Starting port redirect:
Before you can pipe anything through to your supersecure remote node/remote site, you need to open a teminal window and do
ssh -C username@remoteserver -L 9999:hiddenserver:22
for the remote node above, or
ssh -C username@remoteserver -L 5454:hiddenserver:22
for the remote site above.

Just to make the syntax clear:
Remote node:
My linksys route is at IP address 110.99.99.99, and the remote node behind it is at 192.168.1.106. My username is verahill
ssh -C verahill@110.99.99.99 -L 9999:192.168.1.106:22

Remote site:
The standard submit node is called msgln4.university.au, and the hidden node is called gn54.university.au.

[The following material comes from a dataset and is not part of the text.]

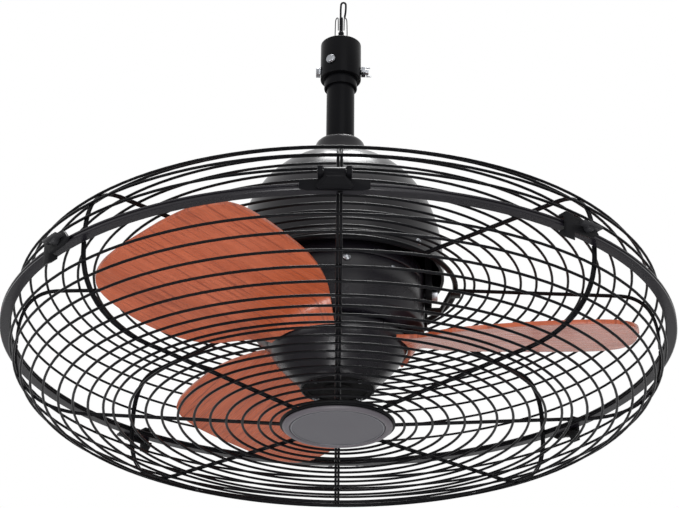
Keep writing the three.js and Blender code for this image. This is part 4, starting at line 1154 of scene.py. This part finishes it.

My username is lindqvist
ssh -C lindqvist@msgln4.university.au -L 5454:gn54.university.au:22
You may need to install and use autossh if you keep on being booted off due to inactivity! The syntax is identical.

In ECCE:
Everything in ECCE now works exactly like before - just select the target computer/site/node and go.





What doesn't work:
So far I haven't been able to sort out the whole 'open' remote terminal, which means that tail -f output doesn't work either. I'm leaving that for a rainy day with too much time on my hands.